» **EXERCISE DETAILS**
Send back all the data below, exactly as given.

» **INFORMATION SHOWN**
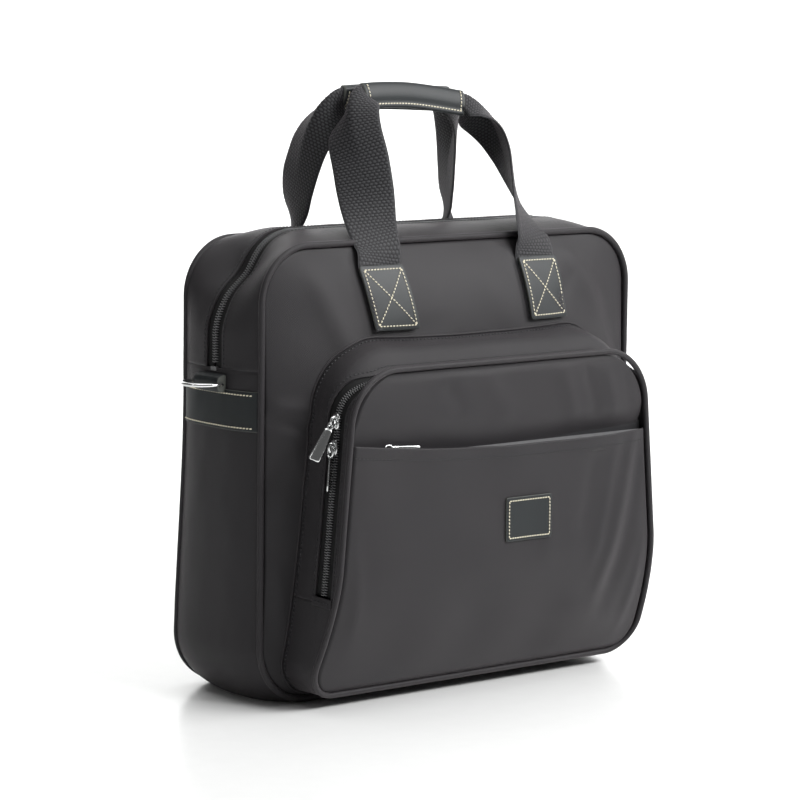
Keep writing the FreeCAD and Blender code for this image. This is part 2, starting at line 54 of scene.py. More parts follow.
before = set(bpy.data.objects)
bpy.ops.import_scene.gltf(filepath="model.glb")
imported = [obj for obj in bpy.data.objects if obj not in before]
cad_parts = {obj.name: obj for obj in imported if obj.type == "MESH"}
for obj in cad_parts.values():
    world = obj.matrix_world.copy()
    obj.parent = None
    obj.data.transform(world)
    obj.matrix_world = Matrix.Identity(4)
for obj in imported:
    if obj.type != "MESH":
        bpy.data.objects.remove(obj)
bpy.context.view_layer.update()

» **RESULT**
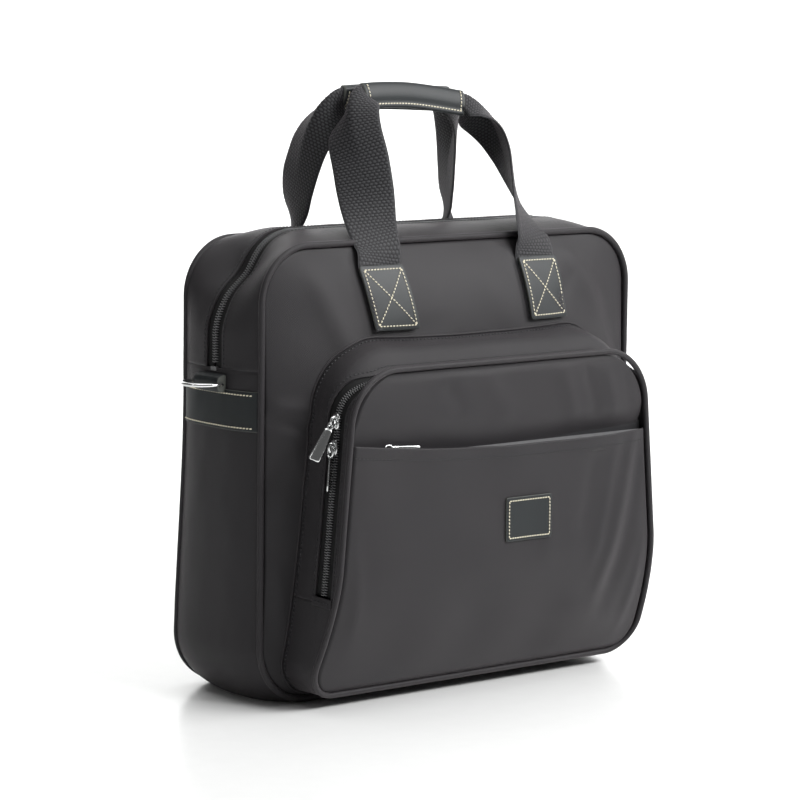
Keep writing the FreeCAD and Blender code for this image. This is part 2, starting at line 54 of scene.py. More parts follow.
before = set(bpy.data.objects)
bpy.ops.import_scene.gltf(filepath="model.glb")
imported = [obj for obj in bpy.data.objects if obj not in before]
cad_parts = {obj.name: obj for obj in imported if obj.type == "MESH"}
for obj in cad_parts.values():
    world = obj.matrix_world.copy()
    obj.parent = None
    obj.data.transform(world)
    obj.matrix_world = Matrix.Identity(4)
for obj in imported:
    if obj.type != "MESH":
        bpy.data.objects.remove(obj)
bpy.context.view_layer.update()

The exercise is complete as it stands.